Financial losses from weather events have increased dramatically over the past 45 years, which Gore attributes to global warming. But all or almost all of this increase comes from more people with more possessions living closer to harm’s way. If all hurricanes had hit the US with today’s demographics, the biggest damage would have been caused not by Katrina, but by a hurricane in 1926. Allowing for changes in the number of people and their wealth, flood losses have actually decreased slightly.
The movie invites viewers to conclude that global warming caused Hurricane Katrina, with Gore claiming that the warm Caribbean waters made the storm stronger. But when Katrina made landfall, it was not a catastrophic Category 5 hurricane; it was a milder Category 3. In fact, there is no scientific consensus that global warming makes hurricanes more destructive, as he claims.
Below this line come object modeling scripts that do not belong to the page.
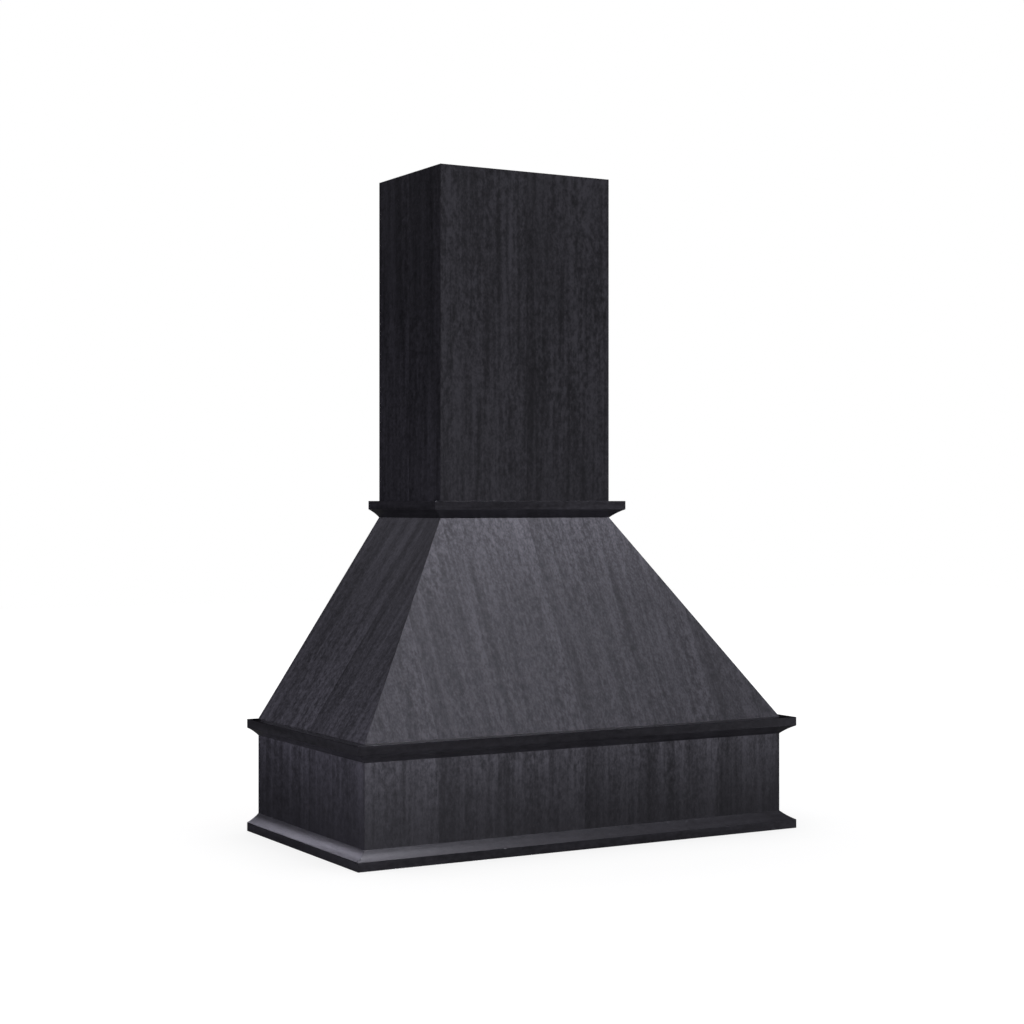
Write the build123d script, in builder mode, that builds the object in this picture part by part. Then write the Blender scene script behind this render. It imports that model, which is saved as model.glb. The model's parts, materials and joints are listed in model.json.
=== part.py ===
from build123d import *
import os
from math import atan, cos

# Wooden range hood cover for a wall: a straight band, three sloped panels and a box chimney.
#
# Millimetres. +X runs along the wall to the right, +Y points at the wall and +Z is up. The origin
# is under the middle of the cover, level with the underside of the bottom moulding. The back is
# open: every piece stops at the wall's plane.

# ---- Overall form ----
band_width = 914.4  # 36 in across the band's faces, as wide as the range below
band_depth = 488.0  # wall to the band's front face
band_height = 221.0  # up to the foot of the slopes
slope_top = 618.0  # height where the slopes meet the deck
total_height = 1302.5
chimney_width = 384.0
chimney_depth = 270.5  # wall to the chimney's front face

# ---- Sheet and batten stock ----
board = 18.0  # plywood of the band, the deck and the chimney
slope_board = 12.0  # plywood of the sloped panels
batten = 18.0  # square stock of cleats and glue blocks

# ---- Moulding, the same section three times ----
moulding_reach = 24.0  # how far it stands out from the board
moulding_height = 33.5
moulding_face = 17.0  # its flat outer face; the cove takes the rest of the height
cove_sag = 1.2  # hollow of the cove, below a straight bevel
arris = 0.8  # rounding of the outer edges

# ---- Pieces inside the band ----
ledge_rise = 20.0  # bottom edge up to the liner's ledge
ledge_height = 38.0
lower_rail_height = 75.0
upper_rail_height = 80.0
slope_cleat_drop = 31.0  # how far the bevelled cleats reach down into the band

# ---- Pieces behind the slopes ----
hip_leg = 50.0  # level leg of the glue blocks behind the hips
hip_block_gap = 6.0  # slope cleats up to the foot of the hip blocks
stile_width = 40.0
neck_rail_height = 70.0

# ---- Neck and chimney ----
neck_gap = 0.5  # between the chimney and the neck moulding round it
cleat_gap = 1.0  # between the chimney and the locating cleats inside it
block_gap = 5.0  # locating cleats up to the chimney's own blocks and rail
chimney_rail_height = 60.0
ceiling_room = 40.0  # left bare inside the chimney's top, for a cleat on the ceiling
duct_diameter = 203.2  # 8 in round duct
duct_clearance = 3.2  # round the duct, on the radius

# ---- Fasteners ----
screw_bite = 12.0  # how far a screw goes into the second piece
screw_shank = 4.0
screw_head = 8.0
screw_rim = 0.4  # upright edge of the countersunk head
screw_tip = 6.0
drive_square = 2.6
drive_depth = 2.0
thread_gap = 0.05  # round a screw or a dowel in its hole
dowel_diameter = 8.0
dowel_in_board = 11.0
dowel_in_rail = 19.0
dowel_chamfer = 1.0
dowel_end_gap = 0.4
wall_hole = 6.0  # diameter of the holes for the installer's wall screws
wall_screw_spacing = 406.4  # 16 in, the usual spacing of wall studs
neck_screw_spacing = 203.2  # 8 in, into blocking between the studs
liner_hole = 3.0  # diameter of the pilot holes under the ledges
liner_hole_depth = 25.0
liner_hole_spacing = 760.0

# ---- Places worked out from the sizes above ----
wall_y = (band_depth + moulding_reach) / 2
band_x = band_width / 2
band_y = wall_y - band_depth
inner_x = band_x - board  # inside faces of the band
inner_y = band_y + board
back_y = wall_y - board  # front of the rails at the back
ledge_top = ledge_rise + ledge_height

chimney_x = chimney_width / 2
chimney_y = wall_y - chimney_depth
flue_x = chimney_x - board  # inside faces of the chimney
flue_y = chimney_y + board
neck_x = chimney_x + neck_gap
neck_y = chimney_y - neck_gap
deck_top = slope_top + board
cleat_x = flue_x - cleat_gap  # outer faces of the locating cleats
cleat_y = flue_y + cleat_gap
cleat_top = deck_top + batten
duct_hole = duct_diameter / 2 + duct_clearance
duct_y = (cleat_y + batten + back_y) / 2

# Run of each slope for one unit of height, and the level thickness of its panel.
slope_rise = slope_top - band_height
side_run = (band_x - neck_x) / slope_rise
front_run = (neck_y - band_y) / slope_rise
side_level = slope_board / cos(atan(side_run))
front_level = slope_board / cos(atan(front_run))


def inside_x(z):
    """Half the width between the side slopes' inner faces at height z."""
    return band_x - side_level - (z - band_height) * side_run


def inside_y(z):
    """Where the front slope's inner face stands at height z."""
    return band_y + front_level + (z - band_height) * front_run


# Height where each bevelled cleat's inner edge meets its slope.
front_cleat_top = band_height + (board + batten - front_level) / front_run
side_cleat_top = band_height + (board + batten - side_level) / side_run
hip_foot = max(front_cleat_top, side_cleat_top) + hip_block_gap
stile_top = slope_top - neck_rail_height
stile_level = stile_width / cos(atan(side_run))


def spread(length, count):
    """Evenly spaced places along a length, centred on zero."""
    return [length * ((i + 0.5) / count - 0.5) for i in range(count)]


def both_hands(planes):
    """The given places on the right and their mirror images on the left."""
    left = [
        Plane(origin=(-p.origin.X, p.origin.Y, p.origin.Z), z_dir=(-p.z_dir.X, p.z_dir.Y, p.z_dir.Z))
        for p in planes
    ]
    return planes + left


def at(planes):
    """Locations for a list of places."""
    return Locations(*[Location(plane) for plane in planes])


def write(piece, name):
    """Label a finished piece and write it as its own file."""
    piece.part.label = name
    export_step(piece.part, f"parts/{name}.step")


def write_pair(piece, name):
    """Write the right-hand piece, and its mirror image as the left-hand one."""
    with BuildPart() as left_piece:
        mirror(piece.part, about=Plane.YZ)
    write(piece, f"{name}_right")
    write(left_piece, f"{name}_left")


def oblong(x_low, x_high, y_low, y_high):
    """Corners of a rectangle in plan."""
    return [(x_low, y_low), (x_high, y_low), (x_high, y_high), (x_low, y_high)]


# ---- Places of the screws: on the surface, facing out of the head ----
ledge_z = ledge_rise + ledge_height / 2
slope_cleat_z = band_height - slope_cleat_drop / 2
side_span = back_y - batten - inner_y - batten  # between the front and rear ledges
side_middle = (inner_y + back_y) / 2

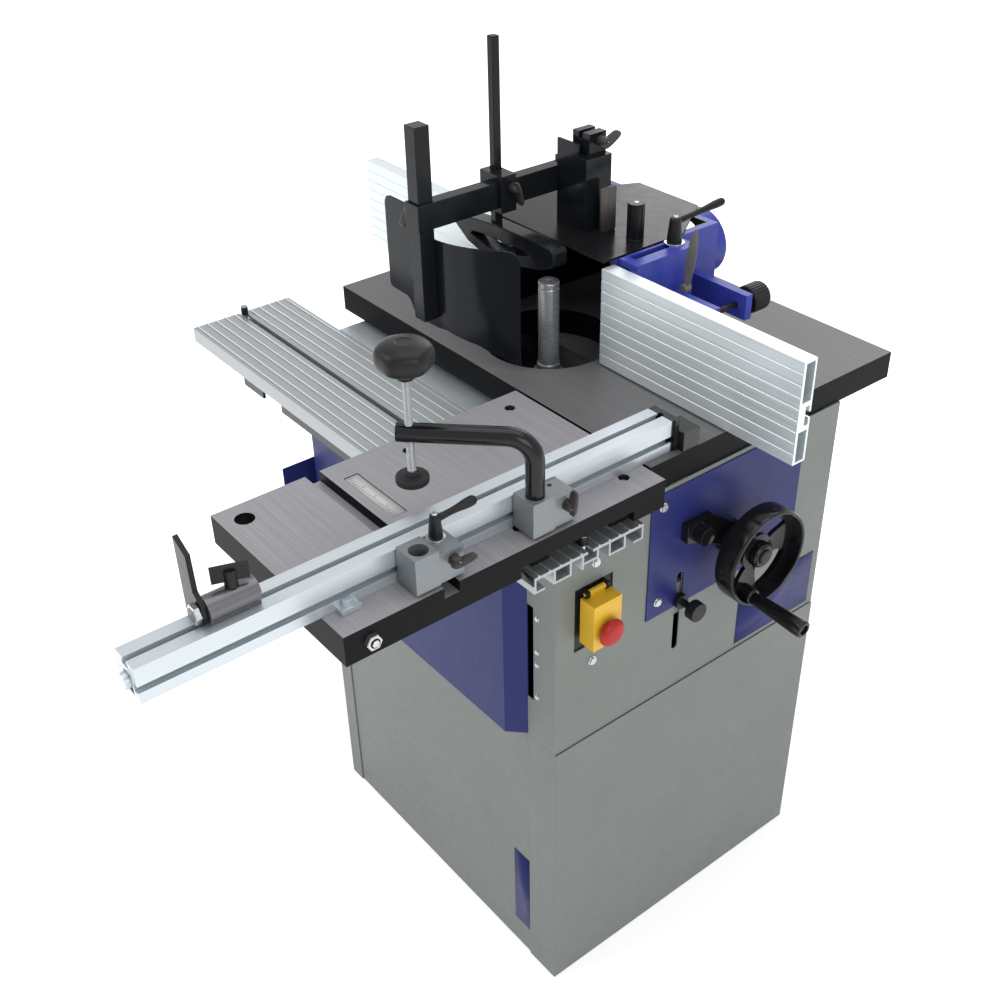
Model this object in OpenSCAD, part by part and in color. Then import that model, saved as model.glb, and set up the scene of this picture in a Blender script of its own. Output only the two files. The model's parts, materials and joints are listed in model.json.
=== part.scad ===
// Spindle moulder with a sliding table, built from separate parts.
// Millimetres, +Z up, the operator stands on the -Y side.
// Origin: centre of the cabinet's footprint, on the floor.

/* [Cabinet] */
// Width of the cabinet, left to right
cab_w = 554; // [545:1:575]
// Depth of the cabinet, front to back
cab_d = 507; // [500:1:530]
// Height of the seam between lower and upper panels
seam_z = 466; // [440:1:480]
// Sheet thickness of the panels
sheet = 2; // [1.5:0.25:2.5]
// Width of the folded post at the right front corner
post_w = 57; // [50:1:60]
// Depth of the blue front cover's pressing
cover_out = 22; // [16:1:28]
// Floor bolt spacing across the cabinet
bolt_dx = 474; // [440:1:490]
// Floor bolt spacing front to back
bolt_dy = 427; // [400:1:440]
// Radius of the floor bolt holes
bolt_hole_r = 6; // [5:0.5:7]

/* [Tables] */
// Height of both table tops above the floor
table_z = 850; // [845:1:870]
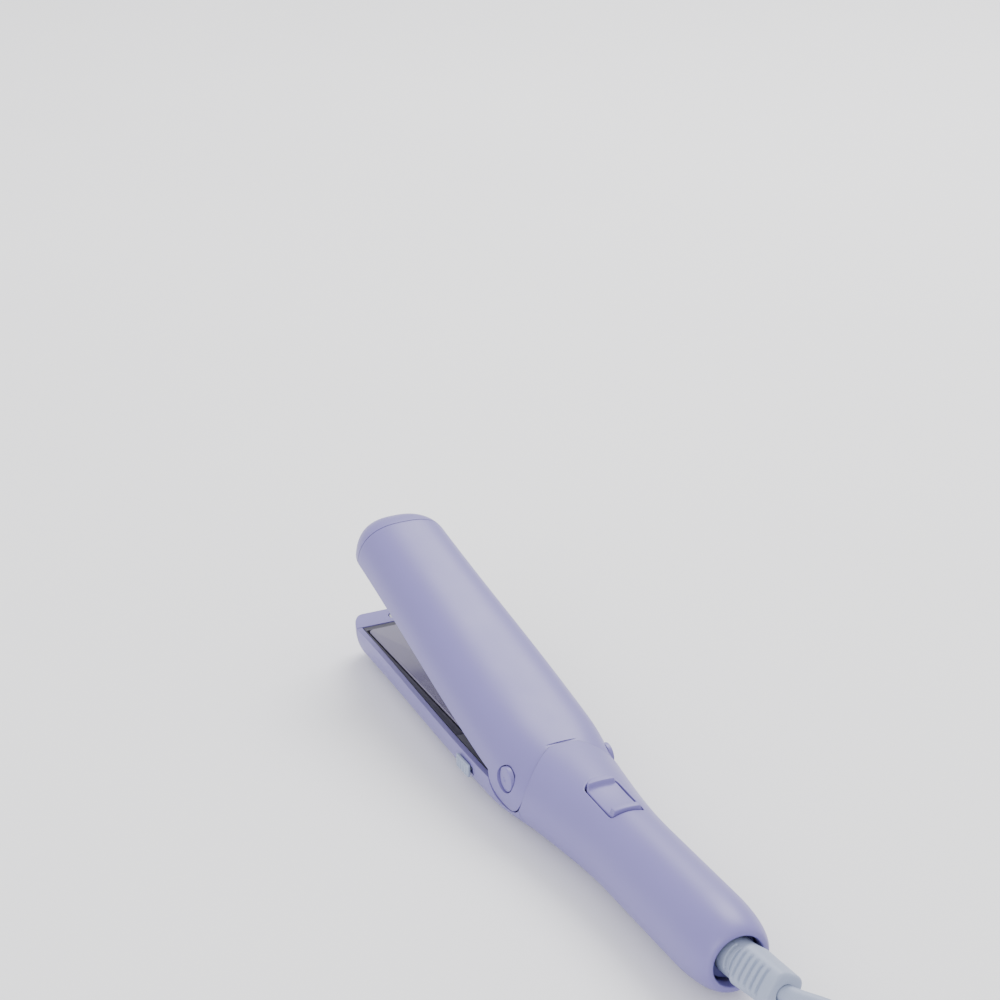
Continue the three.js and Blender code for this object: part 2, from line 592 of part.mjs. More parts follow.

The author that Gore himself relies on says that it would be “absurd to attribute the Katrina disaster to global warming.”
At the climax of his movie, Gore argues that future generations will chastise us for not having committed ourselves to the Kyoto Protocol. More likely, they will wonder why, in a world overflowing with inconvenient truths, Gore focused on the one where we could achieve the least good for the highest cost.
LE: So, are we to assume the global Live Earth events of July 2007 left you cold?
BL: It's honourable that the Live Earth organisers are so concerned about the far-off future, but you have to wonder why there is so little concern about the much-worse present. I don't want to stop anyone from caring about climate change, only to encourage a sense of perspective. There is a massive amount of good that we can do through practical, affordable approaches like HIV/AIDS education, malaria prevention, and the provision of micro-nutrients or clean water. This is the message I would like to ring out: we should focus on the best ideas first. At the Live Earth events, unfortunately, that is not what we heard.